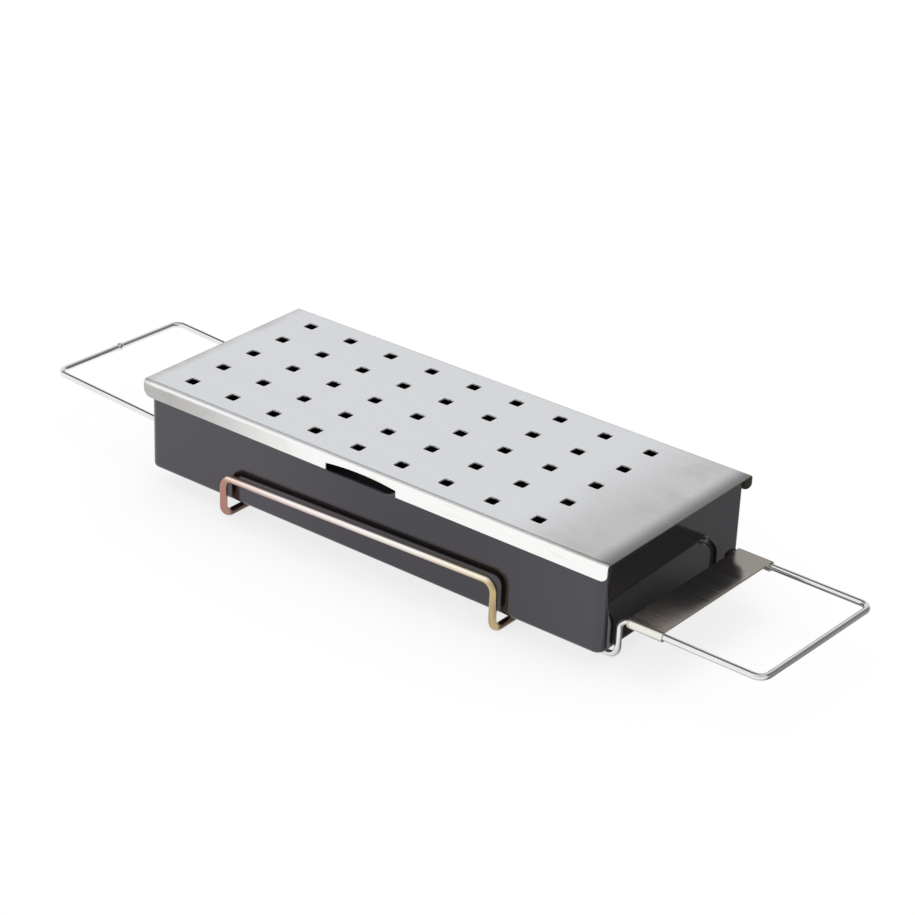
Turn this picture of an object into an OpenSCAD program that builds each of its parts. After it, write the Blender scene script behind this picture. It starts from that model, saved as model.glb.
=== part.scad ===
// Smoker box: an enamelled steel tray under a loose perforated lid, in a cradle of two welded wire loops.
// The length runs along X, the handle with the grip plate is at +X, and the ground is at z = 0.

/* [Tray] */
// Length of the tray outside
tray_l = 260; // [220:1:320]
// Width of the tray outside
tray_w = 107.5; // [100:0.5:140]
// Height of the tray from its floor edge to its rim
tray_h = 44.2; // [34:0.1:70]
// Thickness of the tray's sheet
tray_t = 1; // [0.6:0.1:1.5]
// Outside radius of the tray's upright corners
tray_corner_r = 4.5; // [4:0.1:8]
// Outside radius between the walls and the floor
tray_edge_r = 2; // [1.8:0.1:3]
// Depth of the panel pressed down in the floor
panel_drop = 1.5; // [0.5:0.1:3]
// Width of the raised floor border round the panel
panel_inset = 6; // [5:0.5:12]
// Corner radius of the floor panel
panel_corner_r = 6; // [3:0.5:15]

/* [Finger recess] */
// Depth of the recess in each long wall, at the rim
recess_depth = 5.5; // [2:0.1:6]
// Height of the recess below the rim
recess_h = 9.7; // [6:0.1:14]
// Straight length in the middle of the recess
recess_straight = 28; // [8:1:36]
// Distance of the recesses from the middle towards the plain end
recess_shift = 4; // [0:0.5:10]

/* [Lid] */
// Thickness of the lid's sheet
lid_t = 0.8; // [0.5:0.1:1.2]
// Clearance between the rim and the lid above it
lid_gap = 0.2; // [0.1:0.05:0.5]
// Clearance between a long wall and the lid's flange
lid_side_gap = 0.95; // [0.5:0.05:2]
// Overhang of the lid past each end of the tray
lid_over_end = 2; // [0:0.5:5]
// Height of the flanges, with the sheet on top
flange_h = 8.4; // [7:0.1:14]
// Outside radius of the bends above the flanges
lid_bend_r = 2; // [1.5:0.1:3]
// Radius of the flanges' lower corners
flange_corner_r = 4; // [1:0.5:4.5]
// Length of the notch in the middle of each flange
notch_l = 40; // [20:1:60]
// Height of the notch at its ends
notch_h = 3.2; // [1:0.1:4]
// Extra height of the notch in its middle
notch_arch = 1.4; // [0.4:0.1:1.8]
// Distance of the notches from the middle towards the plain end
notch_shift = 1; // [0:0.5:5]

/* [Smoke holes] */
// Side of one square hole
hole_side = 5.8; // [3:0.1:9]
// Columns of holes along the lid
hole_columns = 9; // [3:1:9]
// Rows of holes across the lid
hole_rows = 5; // [1:1:5]
// Distance between columns
hole_pitch_x = 25; // [12:0.5:25]
// Distance between rows
hole_pitch_y = 21; // [12:0.5:22]
// Distance from the lid's plain end to the first column
hole_margin = 18.5; // [8:0.5:20]

/* [Rail loop] */
// Diameter of the rail loop's wire
rail_wire_d = 3.6; // [3:0.1:5]
// Distance between the legs of a rail, centre to centre
rail_l = 156; // [100:1:200]
// Clearance between a long wall and the rail beside it
rail_gap = 2.25; // [1.75:0.05:4]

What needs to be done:
Copy out the material above in its entirety. Every detail must match.

Problem solution:
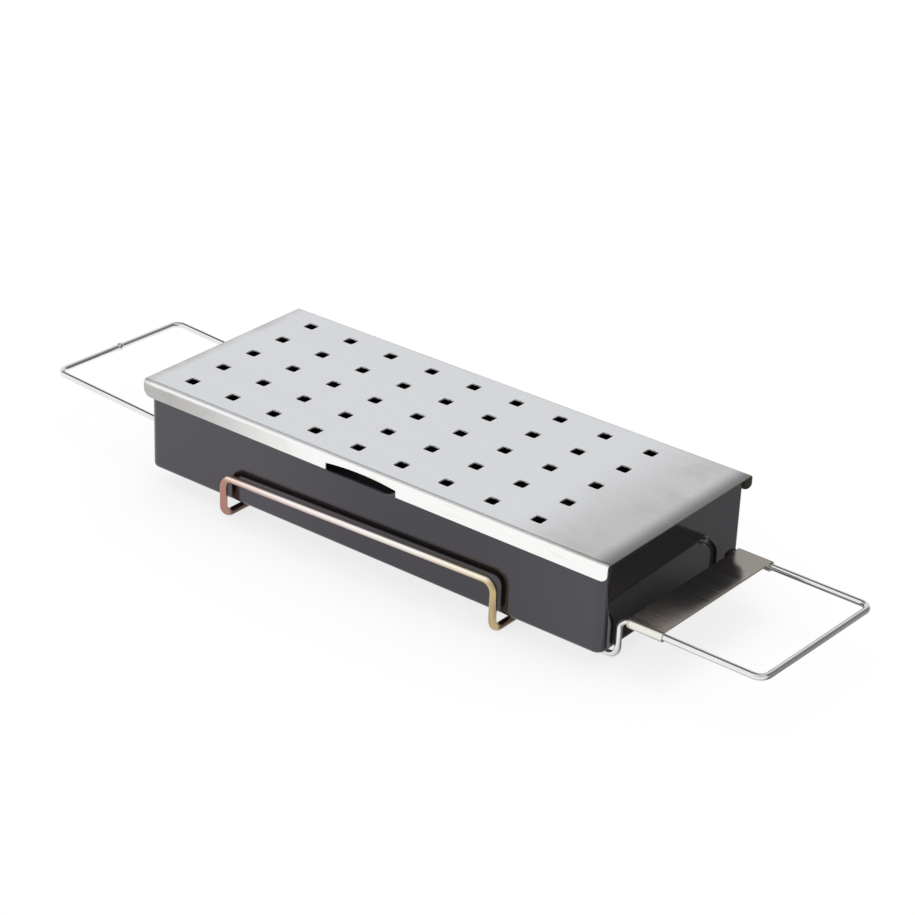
Turn this picture of an object into an OpenSCAD program that builds each of its parts. After it, write the Blender scene script behind this picture. It starts from that model, saved as model.glb.
=== part.scad ===
// Smoker box: an enamelled steel tray under a loose perforated lid, in a cradle of two welded wire loops.
// The length runs along X, the handle with the grip plate is at +X, and the ground is at z = 0.

/* [Tray] */
// Length of the tray outside
tray_l = 260; // [220:1:320]
// Width of the tray outside
tray_w = 107.5; // [100:0.5:140]
// Height of the tray from its floor edge to its rim
tray_h = 44.2; // [34:0.1:70]
// Thickness of the tray's sheet
tray_t = 1; // [0.6:0.1:1.5]
// Outside radius of the tray's upright corners
tray_corner_r = 4.5; // [4:0.1:8]
// Outside radius between the walls and the floor
tray_edge_r = 2; // [1.8:0.1:3]
// Depth of the panel pressed down in the floor
panel_drop = 1.5; // [0.5:0.1:3]
// Width of the raised floor border round the panel
panel_inset = 6; // [5:0.5:12]
// Corner radius of the floor panel
panel_corner_r = 6; // [3:0.5:15]

/* [Finger recess] */
// Depth of the recess in each long wall, at the rim
recess_depth = 5.5; // [2:0.1:6]
// Height of the recess below the rim
recess_h = 9.7; // [6:0.1:14]
// Straight length in the middle of the recess
recess_straight = 28; // [8:1:36]
// Distance of the recesses from the middle towards the plain end
recess_shift = 4; // [0:0.5:10]

/* [Lid] */
// Thickness of the lid's sheet
lid_t = 0.8; // [0.5:0.1:1.2]
// Clearance between the rim and the lid above it
lid_gap = 0.2; // [0.1:0.05:0.5]
// Clearance between a long wall and the lid's flange
lid_side_gap = 0.95; // [0.5:0.05:2]
// Overhang of the lid past each end of the tray
lid_over_end = 2; // [0:0.5:5]
// Height of the flanges, with the sheet on top
flange_h = 8.4; // [7:0.1:14]
// Outside radius of the bends above the flanges
lid_bend_r = 2; // [1.5:0.1:3]
// Radius of the flanges' lower corners
flange_corner_r = 4; // [1:0.5:4.5]
// Length of the notch in the middle of each flange
notch_l = 40; // [20:1:60]
// Height of the notch at its ends
notch_h = 3.2; // [1:0.1:4]
// Extra height of the notch in its middle
notch_arch = 1.4; // [0.4:0.1:1.8]
// Distance of the notches from the middle towards the plain end
notch_shift = 1; // [0:0.5:5]

/* [Smoke holes] */
// Side of one square hole
hole_side = 5.8; // [3:0.1:9]
// Columns of holes along the lid
hole_columns = 9; // [3:1:9]
// Rows of holes across the lid
hole_rows = 5; // [1:1:5]
// Distance between columns
hole_pitch_x = 25; // [12:0.5:25]
// Distance between rows
hole_pitch_y = 21; // [12:0.5:22]
// Distance from the lid's plain end to the first column
hole_margin = 18.5; // [8:0.5:20]

/* [Rail loop] */
// Diameter of the rail loop's wire
rail_wire_d = 3.6; // [3:0.1:5]
// Distance between the legs of a rail, centre to centre
rail_l = 156; // [100:1:200]
// Clearance between a long wall and the rail beside it
rail_gap = 2.25; // [1.75:0.05:4]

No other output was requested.